Gladys Berejiklian’s telling ‘lockdown’ omission
The outbreak of COVID-19 coursing through Sydney’s eastern suburbs was caused by a monumental failure of government policy concerning airport workers, but it is the people of NSW who are now being sacrificed to pay for it.
Starting tonight, about a million people who live or work in the City of Sydney, Woollahra, Waverley and Randwick will once again be confined to their homes much like they were forced to do during the pandemic’s peak in April 2020.
These restrictions will continue until next Friday, we are told, with no guarantee they will not be extended further, as they were in the Northern Beaches in January, or in Victoria last year.

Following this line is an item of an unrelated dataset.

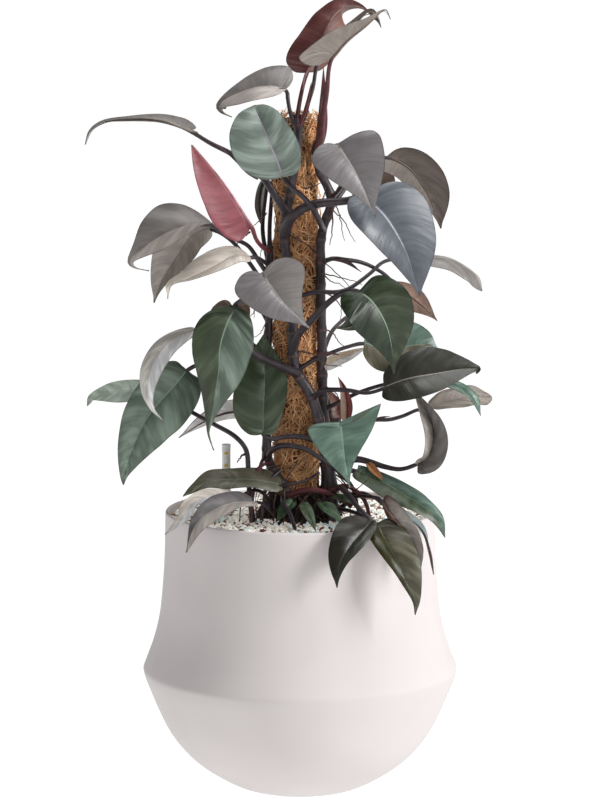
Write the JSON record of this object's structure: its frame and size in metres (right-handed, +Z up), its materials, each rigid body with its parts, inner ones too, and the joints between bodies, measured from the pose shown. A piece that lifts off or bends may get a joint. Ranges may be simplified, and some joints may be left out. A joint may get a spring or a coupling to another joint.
{
  "type": "potted climbing philodendron",
  "caption": "Climbing aroid house plant with green, grey and maroon heart-shaped leaves on a coir pole, in a white waisted planter with gravel and a water gauge.",
  "frame": {"origin": "centre of the flat foot that the pot stands on", "axes": "+Z up along the coir pole, -Y towards the front that the picture shows, +X to the right as seen from the front"},
  "size_m": [0.5185, 0.4048, 1.0041],
  "materials": {
    "pot_white": "smooth matte",
    "gravel": "loose angular grains",
    "peat": "rough, damp",
    "coir": "loose fibre",
    "stake_wood": "plain",
    "gauge_plastic": "satin",
    "stem": "waxy",
    "leaf_green": "velvety satin",
    "leaf_grey": "velvety satin",
    "leaf_bronze": "velvety satin",
    "leaf_red": "waxy satin"
  },
  "bodies": {
    "root": {"pot": "pot_white", "gravel_filling": "gravel", "root_ball": "peat", "pole_stake": "stake_wood", "coir_sleeve": "coir", "water_gauge": "gauge_plastic", "stem_front": "stem", "stem_right": "stem", "stem_left": "stem", "leaf_crown_1": "leaf_bronze", "leaf_crown_2": "leaf_grey", "leaf_crown_3": "leaf_grey", "leaf_upper_left_1": "leaf_grey", "leaf_upper_left_2": "leaf_green", "leaf_upper_left_3": "leaf_grey", "leaf_young_red": "leaf_red", "leaf_upper_right_1": "leaf_grey", "leaf_upper_right_2": "leaf_bronze", "leaf_upper_right_3": "leaf_grey", "leaf_left_1": "leaf_grey", "leaf_left_2": "leaf_grey", "leaf_left_3": "leaf_grey", "leaf_middle_1": "leaf_grey", "leaf_right_1": "leaf_grey", "leaf_right_2": "leaf_bronze", "leaf_right_3": "leaf_green", "leaf_right_4": "leaf_green", "leaf_right_5": "leaf_grey", "leaf_right_6": "leaf_grey", "leaf_right_7": "leaf_green", "leaf_right_8": "leaf_grey", "leaf_middle_2": "leaf_green", "leaf_young_sheath": "leaf_red", "leaf_left_4": "leaf_green", "leaf_left_5": "leaf_grey", "leaf_left_6": "leaf_green", "leaf_left_7": "leaf_green", "leaf_left_8": "leaf_bronze", "leaf_middle_3": "leaf_green", "leaf_behind_pole_strip": "leaf_grey", "leaf_low_1": "leaf_green", "leaf_low_2": "leaf_grey", "leaf_low_3": "leaf_grey", "leaf_low_4": "leaf_grey", "leaf_low_5": "leaf_green", "leaf_low_6": "leaf_bronze", "leaf_low_7": "leaf_bronze", "leaf_low_8": "leaf_green", "leaf_base_1": "leaf_green", "leaf_base_2": "leaf_green", "leaf_base_3": "leaf_green", "leaf_base_4": "leaf_green", "leaf_back_1": "leaf_green", "leaf_back_2": "leaf_green", "leaf_back_3": "leaf_green", "leaf_back_4": "leaf_green", "leaf_back_5": "leaf_green", "leaf_back_6": "leaf_green"}
  },
  "joints": []
}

Gladys Berejiklian used clever language to deliver this unpalatable measure. She refused to use the word “lockdown”, instead selling this as an anodyne restriction on “four local government areas”, as though the City of Sydney, with its galleries, restaurants, department stores and a casino, was just another suburban LGA, like Randwick or Waverley.
The enormity of this decision cannot be unstated, yet this is how Ms Berejiklian typically delivers bad news to the public. She rarely tells an outright lie, but has shown a propensity to occasionally conceal the truth.
Worth noting, too, that throughout the pandemic she has always been quick to assume the seraphic hero role while seizing every opportunity to trash other states for closing borders and choosing lockdowns.
At least in those instances, in Victoria and elsewhere, unlinked case numbers somewhat justified drastic responses, whereas in NSW the decision appears more precautionary than necessary. Unlinked cases of the virus remain low in metropolitan Sydney, in the single digits; restricting peoples’ movements, so the thinking goes, will make tracing efforts easier.
“I appreciate this is a blow for businesses in those communities, but we’ve been able to limit it to those four local government areas,” Ms Berejiklian told reporters. “This is so we don’t have rumbling cases of transmission going on for weeks and weeks. Our aim is to be proportionate.”
As a state, we have more than licenced the Berejiklian government to take exceptional measures in the name of public safety. This is ultimately why we elect governments in the first place – to ensure the healthy functioning of society.
Today’s announcement, however, is verging on an abuse of that social contract. Lockdowns, with their galactic number of consequences for lives and livelihoods, postponed medical treatments and mental health, were only ever to be used as a measure of last resort, not precaution. Or so we were told.
One need only to visit the Sydney CBD or take a drive down the arterial roads of the eastern suburbs to know that residents are already limiting their movements, cancelling their travel plans, and generally applying caution. Sensible measures were already in place while government ministers continued to harp on about complacency.
Ironically, the real complacency, the greatest displays of arrogance, have been led by the state’s politicians, those who wrote the deficient Public Health Orders that led to this mess, those who have been quick to blame deficiencies on human error, and those who spent Tuesday night kicking up their heels with a mass gathering in parliament.
This while residents of the Eastern Suburbs waited in limbo to learn if their school holiday plans needed to be cancelled.